A versão britânica do seriado havia rendido uma boa audiência na plataforma, e a empresa conseguiu ver que fãs do House of Cards original também assistiam a filmes estrelados por Spacey ou dirigidos por David Fincher, produtor executivo do programa. Hoje, toda plataforma de streaming conta com conteúdos próprios. De acordo com informações da FX Networks Research e Motion Picture Association, entre 2019 e 2020 houve um aumento de 41% no lançamento de séries originais, roteirizadas ou não, chegando a 1.665 no total.

Para empresas que ainda estão crescendo no setor, a aposta se mostrou lucrativa. Somente com Ted Lasso, a Apple TV+ recebeu cerca de 20 indicações na última edição do Emmy Awards,­ maior premiação televisiva dos Estados Unidos, e o lançamento da segunda temporada entregou “o maior dia de estreia e o maior fim de semana de abertura” da plataforma. No comparativo semanal, a Apple TV+ aumentou o volume de assinantes em 50%.

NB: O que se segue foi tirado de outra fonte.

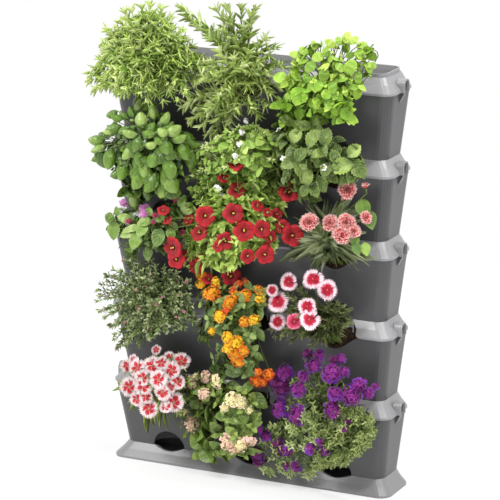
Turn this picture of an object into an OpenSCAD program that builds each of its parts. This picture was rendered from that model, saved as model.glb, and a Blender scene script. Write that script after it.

“Existe uma tendência ao monopólio nesse mercado, mas o que diferencia são os dados que cada um tem e os insights que tira deles”, avalia Barcellos. “Ao mesmo tempo, do outro lado você tem um usuário cada vez mais crítico sobre quais dados estão sendo coletados.” Para Fonseca, cujo streaming é oferecido no Brasil pela Vrio, empresa com mais de 10 milhões de usuá­rios em dez países, o desafio também está em discernir quais dados são realmente válidos. “Já tive respostas de usuá­rios que foram diferentes do que foi visto pelos dados. Nem sempre o que o cliente responde é estatisticamente válido”, conta. “É preciso entender o que é uma visualização por impulso, por vergonha, consciente… As pessoas têm segredos, e nas audiên­cias eles se revelam.”